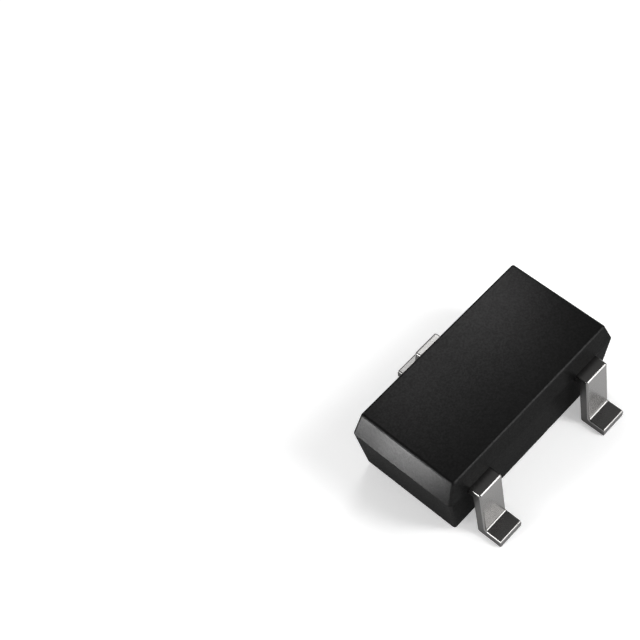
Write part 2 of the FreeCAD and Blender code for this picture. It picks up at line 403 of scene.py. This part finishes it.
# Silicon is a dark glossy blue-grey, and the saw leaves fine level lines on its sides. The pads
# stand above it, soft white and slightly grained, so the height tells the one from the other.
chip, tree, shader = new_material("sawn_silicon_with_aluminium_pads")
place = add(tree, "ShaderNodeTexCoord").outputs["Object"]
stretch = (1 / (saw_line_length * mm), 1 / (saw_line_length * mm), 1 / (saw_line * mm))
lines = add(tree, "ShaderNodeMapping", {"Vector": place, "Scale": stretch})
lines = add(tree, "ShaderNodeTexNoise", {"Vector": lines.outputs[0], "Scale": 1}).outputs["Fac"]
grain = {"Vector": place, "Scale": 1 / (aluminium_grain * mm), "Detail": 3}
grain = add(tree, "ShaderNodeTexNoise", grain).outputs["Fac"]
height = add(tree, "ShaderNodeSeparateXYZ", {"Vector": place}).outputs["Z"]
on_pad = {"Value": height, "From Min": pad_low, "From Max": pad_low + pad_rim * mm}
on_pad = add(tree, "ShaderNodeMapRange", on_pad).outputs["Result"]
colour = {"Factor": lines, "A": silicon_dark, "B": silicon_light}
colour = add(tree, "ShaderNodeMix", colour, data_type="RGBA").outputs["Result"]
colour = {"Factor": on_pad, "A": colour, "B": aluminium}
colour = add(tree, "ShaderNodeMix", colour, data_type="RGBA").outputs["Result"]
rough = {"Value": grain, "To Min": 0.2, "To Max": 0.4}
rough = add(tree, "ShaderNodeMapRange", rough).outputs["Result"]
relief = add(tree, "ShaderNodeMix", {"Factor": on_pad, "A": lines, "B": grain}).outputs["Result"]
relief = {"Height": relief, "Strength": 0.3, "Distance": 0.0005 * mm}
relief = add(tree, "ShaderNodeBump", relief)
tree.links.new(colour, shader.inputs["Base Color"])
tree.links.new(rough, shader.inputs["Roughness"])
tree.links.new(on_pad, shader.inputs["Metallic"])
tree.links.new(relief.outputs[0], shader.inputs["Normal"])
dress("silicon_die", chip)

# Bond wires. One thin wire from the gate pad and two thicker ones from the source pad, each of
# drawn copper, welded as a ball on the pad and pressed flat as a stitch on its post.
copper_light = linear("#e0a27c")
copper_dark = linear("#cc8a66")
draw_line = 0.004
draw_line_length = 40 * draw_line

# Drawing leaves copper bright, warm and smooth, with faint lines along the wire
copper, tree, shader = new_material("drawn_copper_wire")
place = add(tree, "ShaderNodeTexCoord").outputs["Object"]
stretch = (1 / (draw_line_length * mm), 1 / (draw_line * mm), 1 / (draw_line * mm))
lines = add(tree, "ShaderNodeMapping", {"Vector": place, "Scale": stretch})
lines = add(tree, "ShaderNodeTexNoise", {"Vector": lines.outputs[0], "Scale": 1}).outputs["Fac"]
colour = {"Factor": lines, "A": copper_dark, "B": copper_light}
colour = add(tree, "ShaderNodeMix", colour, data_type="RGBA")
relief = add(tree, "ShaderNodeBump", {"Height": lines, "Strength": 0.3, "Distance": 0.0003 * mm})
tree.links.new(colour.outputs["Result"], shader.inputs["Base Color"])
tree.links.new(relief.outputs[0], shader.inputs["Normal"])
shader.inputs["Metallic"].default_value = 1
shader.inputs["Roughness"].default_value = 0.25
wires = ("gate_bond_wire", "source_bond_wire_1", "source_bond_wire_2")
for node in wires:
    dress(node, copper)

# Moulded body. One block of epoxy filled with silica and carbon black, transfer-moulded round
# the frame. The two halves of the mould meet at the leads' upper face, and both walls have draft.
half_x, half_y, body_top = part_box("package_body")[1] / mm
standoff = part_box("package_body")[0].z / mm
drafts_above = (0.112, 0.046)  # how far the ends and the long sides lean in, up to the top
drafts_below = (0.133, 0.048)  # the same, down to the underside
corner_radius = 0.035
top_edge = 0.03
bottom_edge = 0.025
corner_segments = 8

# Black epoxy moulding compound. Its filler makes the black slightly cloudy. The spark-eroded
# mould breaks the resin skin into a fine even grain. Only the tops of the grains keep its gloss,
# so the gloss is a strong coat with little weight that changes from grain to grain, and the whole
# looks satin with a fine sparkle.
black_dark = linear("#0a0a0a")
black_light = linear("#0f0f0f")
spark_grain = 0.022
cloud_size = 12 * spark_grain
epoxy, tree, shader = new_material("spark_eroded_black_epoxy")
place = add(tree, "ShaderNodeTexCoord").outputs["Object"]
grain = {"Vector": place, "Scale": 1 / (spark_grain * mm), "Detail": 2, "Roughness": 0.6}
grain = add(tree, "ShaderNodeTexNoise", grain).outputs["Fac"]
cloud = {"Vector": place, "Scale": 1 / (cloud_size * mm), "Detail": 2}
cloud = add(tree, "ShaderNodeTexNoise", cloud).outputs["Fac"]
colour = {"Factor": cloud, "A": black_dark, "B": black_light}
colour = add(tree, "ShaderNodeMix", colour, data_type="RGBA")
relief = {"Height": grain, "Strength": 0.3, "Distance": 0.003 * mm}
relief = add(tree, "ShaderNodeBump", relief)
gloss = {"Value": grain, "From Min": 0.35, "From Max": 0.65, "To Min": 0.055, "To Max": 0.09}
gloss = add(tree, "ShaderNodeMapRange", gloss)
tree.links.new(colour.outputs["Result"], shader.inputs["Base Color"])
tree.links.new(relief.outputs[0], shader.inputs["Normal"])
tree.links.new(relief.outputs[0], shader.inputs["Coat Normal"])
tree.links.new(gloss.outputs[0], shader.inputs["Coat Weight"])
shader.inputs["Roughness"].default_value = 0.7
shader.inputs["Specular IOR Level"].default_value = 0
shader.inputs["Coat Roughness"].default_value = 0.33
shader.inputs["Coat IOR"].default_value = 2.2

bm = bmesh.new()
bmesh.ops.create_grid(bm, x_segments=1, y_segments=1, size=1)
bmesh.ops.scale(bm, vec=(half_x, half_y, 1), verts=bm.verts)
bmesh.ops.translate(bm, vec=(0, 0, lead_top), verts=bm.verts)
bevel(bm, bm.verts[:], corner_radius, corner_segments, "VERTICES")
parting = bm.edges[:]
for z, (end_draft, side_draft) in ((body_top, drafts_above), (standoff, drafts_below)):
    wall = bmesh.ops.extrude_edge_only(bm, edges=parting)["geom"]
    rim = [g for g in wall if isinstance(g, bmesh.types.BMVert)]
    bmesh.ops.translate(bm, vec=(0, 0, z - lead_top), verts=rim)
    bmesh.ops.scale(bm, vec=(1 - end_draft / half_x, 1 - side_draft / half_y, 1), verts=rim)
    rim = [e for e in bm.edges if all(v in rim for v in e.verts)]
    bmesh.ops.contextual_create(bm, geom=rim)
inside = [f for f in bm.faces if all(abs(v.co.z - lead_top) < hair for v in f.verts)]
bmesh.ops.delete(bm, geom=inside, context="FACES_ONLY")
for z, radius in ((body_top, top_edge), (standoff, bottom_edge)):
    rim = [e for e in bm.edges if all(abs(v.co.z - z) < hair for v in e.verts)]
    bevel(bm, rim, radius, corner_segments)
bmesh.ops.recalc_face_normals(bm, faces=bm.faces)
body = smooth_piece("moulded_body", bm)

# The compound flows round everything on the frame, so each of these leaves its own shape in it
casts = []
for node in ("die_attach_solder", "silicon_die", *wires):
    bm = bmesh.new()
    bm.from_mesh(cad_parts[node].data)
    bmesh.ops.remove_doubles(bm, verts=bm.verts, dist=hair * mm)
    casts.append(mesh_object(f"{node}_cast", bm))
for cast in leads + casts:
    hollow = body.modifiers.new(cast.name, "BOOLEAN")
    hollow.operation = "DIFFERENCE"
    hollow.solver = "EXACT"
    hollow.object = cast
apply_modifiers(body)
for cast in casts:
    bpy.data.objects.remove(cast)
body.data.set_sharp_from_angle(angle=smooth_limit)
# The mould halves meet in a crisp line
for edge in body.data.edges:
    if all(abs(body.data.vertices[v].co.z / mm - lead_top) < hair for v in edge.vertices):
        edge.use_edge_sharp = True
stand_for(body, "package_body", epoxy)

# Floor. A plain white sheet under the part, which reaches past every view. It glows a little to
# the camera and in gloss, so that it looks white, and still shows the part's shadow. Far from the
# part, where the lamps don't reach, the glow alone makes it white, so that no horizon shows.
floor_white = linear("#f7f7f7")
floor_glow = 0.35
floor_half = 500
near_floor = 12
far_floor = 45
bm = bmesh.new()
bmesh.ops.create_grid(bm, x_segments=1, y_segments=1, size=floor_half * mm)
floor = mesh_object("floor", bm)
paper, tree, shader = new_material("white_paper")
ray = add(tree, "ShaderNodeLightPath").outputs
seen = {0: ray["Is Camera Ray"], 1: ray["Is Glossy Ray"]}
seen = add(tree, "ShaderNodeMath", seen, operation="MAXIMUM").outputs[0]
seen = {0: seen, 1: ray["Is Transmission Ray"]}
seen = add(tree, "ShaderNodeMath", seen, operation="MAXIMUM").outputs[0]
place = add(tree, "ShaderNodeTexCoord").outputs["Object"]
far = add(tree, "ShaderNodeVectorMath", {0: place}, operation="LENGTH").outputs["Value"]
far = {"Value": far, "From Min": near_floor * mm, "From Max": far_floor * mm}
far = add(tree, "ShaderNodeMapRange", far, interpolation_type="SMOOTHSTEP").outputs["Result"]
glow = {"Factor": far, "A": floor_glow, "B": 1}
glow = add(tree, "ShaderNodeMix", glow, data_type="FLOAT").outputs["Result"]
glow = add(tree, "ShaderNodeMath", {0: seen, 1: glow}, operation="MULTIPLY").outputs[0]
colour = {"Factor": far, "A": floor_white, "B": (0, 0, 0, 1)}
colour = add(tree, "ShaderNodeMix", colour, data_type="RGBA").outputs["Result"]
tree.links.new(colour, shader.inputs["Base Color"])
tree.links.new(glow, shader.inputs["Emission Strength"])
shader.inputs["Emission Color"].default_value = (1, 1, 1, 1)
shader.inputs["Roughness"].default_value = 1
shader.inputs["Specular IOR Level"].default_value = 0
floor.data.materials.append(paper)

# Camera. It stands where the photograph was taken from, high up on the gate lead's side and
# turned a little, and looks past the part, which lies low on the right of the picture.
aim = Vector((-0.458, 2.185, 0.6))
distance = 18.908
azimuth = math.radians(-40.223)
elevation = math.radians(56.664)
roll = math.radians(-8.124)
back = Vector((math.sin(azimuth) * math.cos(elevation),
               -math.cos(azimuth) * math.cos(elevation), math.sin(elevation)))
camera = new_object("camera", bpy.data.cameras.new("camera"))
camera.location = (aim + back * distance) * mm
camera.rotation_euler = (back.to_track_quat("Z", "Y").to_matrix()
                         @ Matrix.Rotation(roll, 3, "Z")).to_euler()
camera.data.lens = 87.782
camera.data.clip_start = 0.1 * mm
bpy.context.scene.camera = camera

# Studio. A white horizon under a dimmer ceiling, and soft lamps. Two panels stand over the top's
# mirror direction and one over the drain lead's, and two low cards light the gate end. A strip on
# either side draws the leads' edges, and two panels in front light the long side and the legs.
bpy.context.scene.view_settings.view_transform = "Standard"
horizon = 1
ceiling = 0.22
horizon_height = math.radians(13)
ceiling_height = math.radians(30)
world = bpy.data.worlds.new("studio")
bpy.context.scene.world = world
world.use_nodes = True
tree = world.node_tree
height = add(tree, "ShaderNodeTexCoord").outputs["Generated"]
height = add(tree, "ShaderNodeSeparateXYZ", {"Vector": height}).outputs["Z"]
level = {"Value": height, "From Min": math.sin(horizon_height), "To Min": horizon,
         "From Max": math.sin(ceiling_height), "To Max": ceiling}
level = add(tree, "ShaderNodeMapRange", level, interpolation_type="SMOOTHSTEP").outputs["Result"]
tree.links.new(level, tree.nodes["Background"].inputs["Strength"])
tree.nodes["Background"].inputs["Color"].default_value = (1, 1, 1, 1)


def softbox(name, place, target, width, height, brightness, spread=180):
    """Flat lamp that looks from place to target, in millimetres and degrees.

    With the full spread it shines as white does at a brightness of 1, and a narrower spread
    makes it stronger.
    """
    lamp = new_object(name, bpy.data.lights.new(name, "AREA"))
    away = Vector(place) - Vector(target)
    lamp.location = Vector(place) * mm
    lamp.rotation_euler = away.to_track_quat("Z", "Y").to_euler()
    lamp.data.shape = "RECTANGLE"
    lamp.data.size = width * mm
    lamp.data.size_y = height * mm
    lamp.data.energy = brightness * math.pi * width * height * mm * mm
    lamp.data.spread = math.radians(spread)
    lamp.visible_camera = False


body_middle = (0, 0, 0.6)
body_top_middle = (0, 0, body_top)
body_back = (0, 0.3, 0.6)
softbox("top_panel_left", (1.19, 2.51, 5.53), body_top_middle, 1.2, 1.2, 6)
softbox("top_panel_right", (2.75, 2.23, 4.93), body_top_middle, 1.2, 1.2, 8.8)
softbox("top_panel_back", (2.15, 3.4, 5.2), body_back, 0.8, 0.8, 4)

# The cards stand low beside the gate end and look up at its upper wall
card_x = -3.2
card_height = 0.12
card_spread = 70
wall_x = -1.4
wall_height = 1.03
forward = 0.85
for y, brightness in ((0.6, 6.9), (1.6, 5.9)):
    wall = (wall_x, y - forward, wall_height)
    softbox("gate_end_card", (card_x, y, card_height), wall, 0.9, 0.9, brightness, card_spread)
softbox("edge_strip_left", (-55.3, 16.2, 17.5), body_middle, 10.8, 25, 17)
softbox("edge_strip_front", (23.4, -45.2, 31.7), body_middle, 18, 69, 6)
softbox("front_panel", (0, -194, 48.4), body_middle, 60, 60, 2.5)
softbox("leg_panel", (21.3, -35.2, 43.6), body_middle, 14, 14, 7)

◇ ◇ ◇ ◇ ◇

Description of the task -> Write out exactly the lines from the start of the material through the line with "draw_line_length = 40 * draw_line". No other output is expected.

Exercise output ->
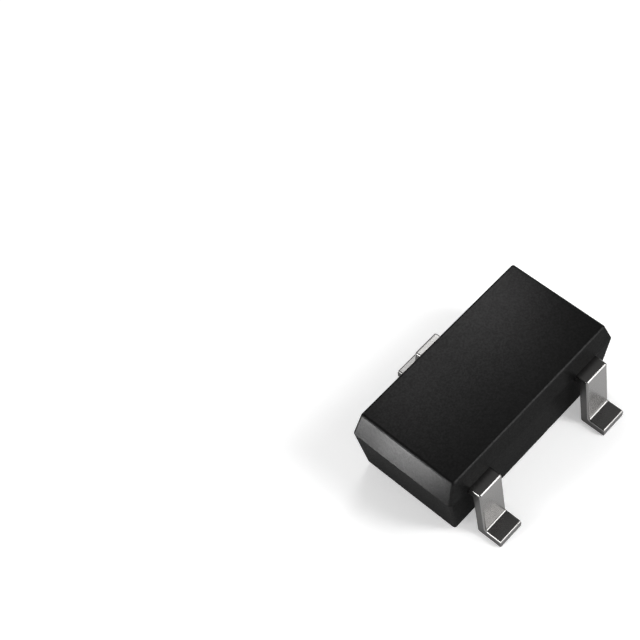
Write part 2 of the FreeCAD and Blender code for this picture. It picks up at line 403 of scene.py. This part finishes it.
# Silicon is a dark glossy blue-grey, and the saw leaves fine level lines on its sides. The pads
# stand above it, soft white and slightly grained, so the height tells the one from the other.
chip, tree, shader = new_material("sawn_silicon_with_aluminium_pads")
place = add(tree, "ShaderNodeTexCoord").outputs["Object"]
stretch = (1 / (saw_line_length * mm), 1 / (saw_line_length * mm), 1 / (saw_line * mm))
lines = add(tree, "ShaderNodeMapping", {"Vector": place, "Scale": stretch})
lines = add(tree, "ShaderNodeTexNoise", {"Vector": lines.outputs[0], "Scale": 1}).outputs["Fac"]
grain = {"Vector": place, "Scale": 1 / (aluminium_grain * mm), "Detail": 3}
grain = add(tree, "ShaderNodeTexNoise", grain).outputs["Fac"]
height = add(tree, "ShaderNodeSeparateXYZ", {"Vector": place}).outputs["Z"]
on_pad = {"Value": height, "From Min": pad_low, "From Max": pad_low + pad_rim * mm}
on_pad = add(tree, "ShaderNodeMapRange", on_pad).outputs["Result"]
colour = {"Factor": lines, "A": silicon_dark, "B": silicon_light}
colour = add(tree, "ShaderNodeMix", colour, data_type="RGBA").outputs["Result"]
colour = {"Factor": on_pad, "A": colour, "B": aluminium}
colour = add(tree, "ShaderNodeMix", colour, data_type="RGBA").outputs["Result"]
rough = {"Value": grain, "To Min": 0.2, "To Max": 0.4}
rough = add(tree, "ShaderNodeMapRange", rough).outputs["Result"]
relief = add(tree, "ShaderNodeMix", {"Factor": on_pad, "A": lines, "B": grain}).outputs["Result"]
relief = {"Height": relief, "Strength": 0.3, "Distance": 0.0005 * mm}
relief = add(tree, "ShaderNodeBump", relief)
tree.links.new(colour, shader.inputs["Base Color"])
tree.links.new(rough, shader.inputs["Roughness"])
tree.links.new(on_pad, shader.inputs["Metallic"])
tree.links.new(relief.outputs[0], shader.inputs["Normal"])
dress("silicon_die", chip)

# Bond wires. One thin wire from the gate pad and two thicker ones from the source pad, each of
# drawn copper, welded as a ball on the pad and pressed flat as a stitch on its post.
copper_light = linear("#e0a27c")
copper_dark = linear("#cc8a66")
draw_line = 0.004
draw_line_length = 40 * draw_line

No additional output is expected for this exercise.